Supplied information:

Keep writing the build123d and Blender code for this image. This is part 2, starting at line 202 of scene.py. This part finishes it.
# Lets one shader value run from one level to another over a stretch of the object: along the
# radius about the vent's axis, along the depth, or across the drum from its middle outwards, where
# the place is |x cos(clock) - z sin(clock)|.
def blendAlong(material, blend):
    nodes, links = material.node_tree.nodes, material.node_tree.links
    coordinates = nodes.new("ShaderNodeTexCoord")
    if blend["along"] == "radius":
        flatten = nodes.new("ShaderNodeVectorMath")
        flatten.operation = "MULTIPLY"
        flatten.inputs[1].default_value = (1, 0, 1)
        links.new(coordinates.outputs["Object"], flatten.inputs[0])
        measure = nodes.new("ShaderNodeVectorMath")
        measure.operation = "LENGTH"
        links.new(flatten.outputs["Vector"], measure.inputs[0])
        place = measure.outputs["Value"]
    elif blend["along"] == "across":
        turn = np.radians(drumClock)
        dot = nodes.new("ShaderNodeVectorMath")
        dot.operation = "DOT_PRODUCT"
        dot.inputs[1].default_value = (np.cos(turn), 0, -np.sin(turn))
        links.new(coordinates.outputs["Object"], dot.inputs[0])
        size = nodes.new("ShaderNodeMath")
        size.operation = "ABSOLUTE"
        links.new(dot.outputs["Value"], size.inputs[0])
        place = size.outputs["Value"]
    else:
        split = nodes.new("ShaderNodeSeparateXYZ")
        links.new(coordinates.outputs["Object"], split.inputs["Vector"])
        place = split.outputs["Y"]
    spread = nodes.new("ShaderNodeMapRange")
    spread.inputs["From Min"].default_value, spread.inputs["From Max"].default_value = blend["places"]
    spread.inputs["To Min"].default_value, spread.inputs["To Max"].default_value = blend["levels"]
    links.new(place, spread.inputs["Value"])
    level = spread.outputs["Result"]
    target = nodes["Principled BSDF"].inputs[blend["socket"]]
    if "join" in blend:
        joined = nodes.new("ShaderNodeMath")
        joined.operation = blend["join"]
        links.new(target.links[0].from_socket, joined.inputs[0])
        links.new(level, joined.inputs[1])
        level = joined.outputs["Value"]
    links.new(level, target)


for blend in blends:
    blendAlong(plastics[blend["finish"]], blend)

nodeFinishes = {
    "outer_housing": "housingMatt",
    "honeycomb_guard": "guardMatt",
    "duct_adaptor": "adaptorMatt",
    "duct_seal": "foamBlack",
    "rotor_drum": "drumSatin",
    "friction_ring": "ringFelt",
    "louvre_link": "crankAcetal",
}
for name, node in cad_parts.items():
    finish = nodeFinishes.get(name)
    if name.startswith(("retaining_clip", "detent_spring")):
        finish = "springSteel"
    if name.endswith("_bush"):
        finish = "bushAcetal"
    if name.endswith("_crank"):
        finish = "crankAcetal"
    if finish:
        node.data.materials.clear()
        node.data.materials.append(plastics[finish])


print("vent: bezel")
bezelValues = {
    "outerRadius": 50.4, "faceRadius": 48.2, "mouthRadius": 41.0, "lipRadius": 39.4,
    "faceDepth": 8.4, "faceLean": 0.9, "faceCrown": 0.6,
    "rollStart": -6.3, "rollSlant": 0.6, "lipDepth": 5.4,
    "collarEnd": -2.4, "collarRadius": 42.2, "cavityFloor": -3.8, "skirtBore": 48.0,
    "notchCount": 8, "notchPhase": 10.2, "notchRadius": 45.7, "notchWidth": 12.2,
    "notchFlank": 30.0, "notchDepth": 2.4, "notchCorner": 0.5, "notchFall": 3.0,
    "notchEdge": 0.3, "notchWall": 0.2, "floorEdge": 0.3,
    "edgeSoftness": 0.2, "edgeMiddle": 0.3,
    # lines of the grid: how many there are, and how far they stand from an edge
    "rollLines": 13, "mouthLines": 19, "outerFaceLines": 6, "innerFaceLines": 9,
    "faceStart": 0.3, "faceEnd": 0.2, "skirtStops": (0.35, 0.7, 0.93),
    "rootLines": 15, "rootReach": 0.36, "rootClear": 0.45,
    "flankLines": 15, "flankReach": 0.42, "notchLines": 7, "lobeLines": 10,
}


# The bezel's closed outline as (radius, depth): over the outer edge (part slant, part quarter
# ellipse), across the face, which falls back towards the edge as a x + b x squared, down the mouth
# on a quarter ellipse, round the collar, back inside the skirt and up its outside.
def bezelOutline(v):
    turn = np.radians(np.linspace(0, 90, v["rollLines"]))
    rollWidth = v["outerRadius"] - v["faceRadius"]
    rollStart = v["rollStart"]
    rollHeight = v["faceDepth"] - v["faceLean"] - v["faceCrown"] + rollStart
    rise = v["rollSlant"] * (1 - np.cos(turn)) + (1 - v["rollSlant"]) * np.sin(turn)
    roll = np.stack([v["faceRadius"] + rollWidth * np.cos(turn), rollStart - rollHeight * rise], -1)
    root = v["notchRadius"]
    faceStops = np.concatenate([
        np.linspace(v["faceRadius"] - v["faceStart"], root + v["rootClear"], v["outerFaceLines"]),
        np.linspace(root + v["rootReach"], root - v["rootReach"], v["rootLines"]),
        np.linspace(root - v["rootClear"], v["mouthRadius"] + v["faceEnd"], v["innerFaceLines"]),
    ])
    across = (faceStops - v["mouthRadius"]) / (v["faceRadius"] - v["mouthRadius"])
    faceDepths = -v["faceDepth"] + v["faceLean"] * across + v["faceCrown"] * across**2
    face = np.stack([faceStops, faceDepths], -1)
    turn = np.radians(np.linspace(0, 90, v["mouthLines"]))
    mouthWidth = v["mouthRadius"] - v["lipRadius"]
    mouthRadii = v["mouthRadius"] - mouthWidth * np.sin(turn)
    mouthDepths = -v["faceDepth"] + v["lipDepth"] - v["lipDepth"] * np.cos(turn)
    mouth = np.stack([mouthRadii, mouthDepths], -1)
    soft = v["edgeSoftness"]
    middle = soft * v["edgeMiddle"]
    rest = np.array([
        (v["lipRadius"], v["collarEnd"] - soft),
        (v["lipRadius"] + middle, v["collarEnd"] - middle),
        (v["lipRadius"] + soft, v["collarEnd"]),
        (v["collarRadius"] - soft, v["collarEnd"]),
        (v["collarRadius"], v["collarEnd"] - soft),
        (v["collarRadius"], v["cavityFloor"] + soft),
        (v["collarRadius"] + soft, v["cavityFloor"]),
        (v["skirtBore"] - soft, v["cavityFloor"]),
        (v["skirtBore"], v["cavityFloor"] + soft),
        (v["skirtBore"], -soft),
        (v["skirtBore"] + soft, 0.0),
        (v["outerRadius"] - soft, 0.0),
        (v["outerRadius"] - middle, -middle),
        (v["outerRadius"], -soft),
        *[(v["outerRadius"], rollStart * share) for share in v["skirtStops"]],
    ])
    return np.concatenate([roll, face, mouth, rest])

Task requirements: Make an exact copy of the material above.

Exercise solution:
Keep writing the build123d and Blender code for this image. This is part 2, starting at line 202 of scene.py. This part finishes it.
# Lets one shader value run from one level to another over a stretch of the object: along the
# radius about the vent's axis, along the depth, or across the drum from its middle outwards, where
# the place is |x cos(clock) - z sin(clock)|.
def blendAlong(material, blend):
    nodes, links = material.node_tree.nodes, material.node_tree.links
    coordinates = nodes.new("ShaderNodeTexCoord")
    if blend["along"] == "radius":
        flatten = nodes.new("ShaderNodeVectorMath")
        flatten.operation = "MULTIPLY"
        flatten.inputs[1].default_value = (1, 0, 1)
        links.new(coordinates.outputs["Object"], flatten.inputs[0])
        measure = nodes.new("ShaderNodeVectorMath")
        measure.operation = "LENGTH"
        links.new(flatten.outputs["Vector"], measure.inputs[0])
        place = measure.outputs["Value"]
    elif blend["along"] == "across":
        turn = np.radians(drumClock)
        dot = nodes.new("ShaderNodeVectorMath")
        dot.operation = "DOT_PRODUCT"
        dot.inputs[1].default_value = (np.cos(turn), 0, -np.sin(turn))
        links.new(coordinates.outputs["Object"], dot.inputs[0])
        size = nodes.new("ShaderNodeMath")
        size.operation = "ABSOLUTE"
        links.new(dot.outputs["Value"], size.inputs[0])
        place = size.outputs["Value"]
    else:
        split = nodes.new("ShaderNodeSeparateXYZ")
        links.new(coordinates.outputs["Object"], split.inputs["Vector"])
        place = split.outputs["Y"]
    spread = nodes.new("ShaderNodeMapRange")
    spread.inputs["From Min"].default_value, spread.inputs["From Max"].default_value = blend["places"]
    spread.inputs["To Min"].default_value, spread.inputs["To Max"].default_value = blend["levels"]
    links.new(place, spread.inputs["Value"])
    level = spread.outputs["Result"]
    target = nodes["Principled BSDF"].inputs[blend["socket"]]
    if "join" in blend:
        joined = nodes.new("ShaderNodeMath")
        joined.operation = blend["join"]
        links.new(target.links[0].from_socket, joined.inputs[0])
        links.new(level, joined.inputs[1])
        level = joined.outputs["Value"]
    links.new(level, target)


for blend in blends:
    blendAlong(plastics[blend["finish"]], blend)

nodeFinishes = {
    "outer_housing": "housingMatt",
    "honeycomb_guard": "guardMatt",
    "duct_adaptor": "adaptorMatt",
    "duct_seal": "foamBlack",
    "rotor_drum": "drumSatin",
    "friction_ring": "ringFelt",
    "louvre_link": "crankAcetal",
}
for name, node in cad_parts.items():
    finish = nodeFinishes.get(name)
    if name.startswith(("retaining_clip", "detent_spring")):
        finish = "springSteel"
    if name.endswith("_bush"):
        finish = "bushAcetal"
    if name.endswith("_crank"):
        finish = "crankAcetal"
    if finish:
        node.data.materials.clear()
        node.data.materials.append(plastics[finish])


print("vent: bezel")
bezelValues = {
    "outerRadius": 50.4, "faceRadius": 48.2, "mouthRadius": 41.0, "lipRadius": 39.4,
    "faceDepth": 8.4, "faceLean": 0.9, "faceCrown": 0.6,
    "rollStart": -6.3, "rollSlant": 0.6, "lipDepth": 5.4,
    "collarEnd": -2.4, "collarRadius": 42.2, "cavityFloor": -3.8, "skirtBore": 48.0,
    "notchCount": 8, "notchPhase": 10.2, "notchRadius": 45.7, "notchWidth": 12.2,
    "notchFlank": 30.0, "notchDepth": 2.4, "notchCorner": 0.5, "notchFall": 3.0,
    "notchEdge": 0.3, "notchWall": 0.2, "floorEdge": 0.3,
    "edgeSoftness": 0.2, "edgeMiddle": 0.3,
    # lines of the grid: how many there are, and how far they stand from an edge
    "rollLines": 13, "mouthLines": 19, "outerFaceLines": 6, "innerFaceLines": 9,
    "faceStart": 0.3, "faceEnd": 0.2, "skirtStops": (0.35, 0.7, 0.93),
    "rootLines": 15, "rootReach": 0.36, "rootClear": 0.45,
    "flankLines": 15, "flankReach": 0.42, "notchLines": 7, "lobeLines": 10,
}


# The bezel's closed outline as (radius, depth): over the outer edge (part slant, part quarter
# ellipse), across the face, which falls back towards the edge as a x + b x squared, down the mouth
# on a quarter ellipse, round the collar, back inside the skirt and up its outside.
def bezelOutline(v):
    turn = np.radians(np.linspace(0, 90, v["rollLines"]))
    rollWidth = v["outerRadius"] - v["faceRadius"]
    rollStart = v["rollStart"]
    rollHeight = v["faceDepth"] - v["faceLean"] - v["faceCrown"] + rollStart
    rise = v["rollSlant"] * (1 - np.cos(turn)) + (1 - v["rollSlant"]) * np.sin(turn)
    roll = np.stack([v["faceRadius"] + rollWidth * np.cos(turn), rollStart - rollHeight * rise], -1)
    root = v["notchRadius"]
    faceStops = np.concatenate([
        np.linspace(v["faceRadius"] - v["faceStart"], root + v["rootClear"], v["outerFaceLines"]),
        np.linspace(root + v["rootReach"], root - v["rootReach"], v["rootLines"]),
        np.linspace(root - v["rootClear"], v["mouthRadius"] + v["faceEnd"], v["innerFaceLines"]),
    ])
    across = (faceStops - v["mouthRadius"]) / (v["faceRadius"] - v["mouthRadius"])
    faceDepths = -v["faceDepth"] + v["faceLean"] * across + v["faceCrown"] * across**2
    face = np.stack([faceStops, faceDepths], -1)
    turn = np.radians(np.linspace(0, 90, v["mouthLines"]))
    mouthWidth = v["mouthRadius"] - v["lipRadius"]
    mouthRadii = v["mouthRadius"] - mouthWidth * np.sin(turn)
    mouthDepths = -v["faceDepth"] + v["lipDepth"] - v["lipDepth"] * np.cos(turn)
    mouth = np.stack([mouthRadii, mouthDepths], -1)
    soft = v["edgeSoftness"]
    middle = soft * v["edgeMiddle"]
    rest = np.array([
        (v["lipRadius"], v["collarEnd"] - soft),
        (v["lipRadius"] + middle, v["collarEnd"] - middle),
        (v["lipRadius"] + soft, v["collarEnd"]),
        (v["collarRadius"] - soft, v["collarEnd"]),
        (v["collarRadius"], v["collarEnd"] - soft),
        (v["collarRadius"], v["cavityFloor"] + soft),
        (v["collarRadius"] + soft, v["cavityFloor"]),
        (v["skirtBore"] - soft, v["cavityFloor"]),
        (v["skirtBore"], v["cavityFloor"] + soft),
        (v["skirtBore"], -soft),
        (v["skirtBore"] + soft, 0.0),
        (v["outerRadius"] - soft, 0.0),
        (v["outerRadius"] - middle, -middle),
        (v["outerRadius"], -soft),
        *[(v["outerRadius"], rollStart * share) for share in v["skirtStops"]],
    ])
    return np.concatenate([roll, face, mouth, rest])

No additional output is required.